Blogging has enabled the general public to reveal their innermost secrets to the world and so the dumbing down, already rife in our society, continues its downward spiral.

I did my homework before I decided where to put my own articles, hunting around the different blogging companies to see what they offered. I nearly abandoned my intention to post my own articles because of what I found.

There is a genuine use for people who live apart from the majority of family and friends. Their posts are a cyber letter about their lives for their families but I have to ask, why are they open for public consumption? Why are comments activated so that complete strangers can make contact? Your baby growing its first tooth is probably something only parents, aunties and grandparents should be cooing over. Believe me, we’re not interested.

It’s not just babies and their bowel movements either. Some people are blogging about their pets (yes, and their bodily fluids too) their knitting projects, their vegetable gardens, alcohol intake, their weight loss. I could go on.

The self indulgence and self worshipping of some people is astonishing. Do they honestly think we might be interested in the trivial details of their lives? Is it about authenticity? Do they feel the need for validation? Do they feel more real, more important, more something else because they put their opinions out in the public domain?

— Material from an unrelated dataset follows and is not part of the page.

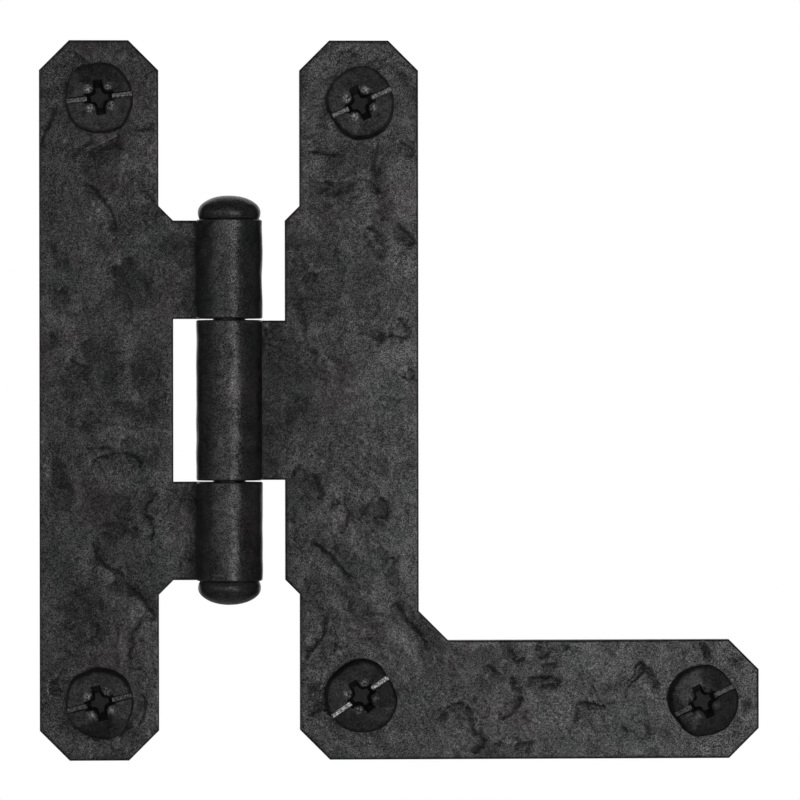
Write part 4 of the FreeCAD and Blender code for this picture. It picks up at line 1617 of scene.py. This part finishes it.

Even more worrying is that these banal blogs have readers… How sad and lonely we’ve become sitting in front of our PCs. Why aren’t the bloggers and the readers going out and talking to their friends and neighbours? We’re losing social skills, losing the ability to communicate. Some of the blogs I came across think in terms of relationships, friendships with the people at the other end of their PCs. It’s tragic. Relationships are so much more complex than written words on a screen.

It’s not just that it’s dull; so much of what is written is illiterate and riddled with spelling and grammatical errors. It’s like virtual landfill. At some point an environmental movement will arise asking what the politicians are going to do with all the dross in cyberspace. It’s not decomposing; it’s getting bigger and bigger, each and every second by the Petabyte.

Andy Warhol was correct in his prediction of Joe Public getting their fame for fifteen minutes. Sadly, the fifteen minutes seems to be going on and on interminably.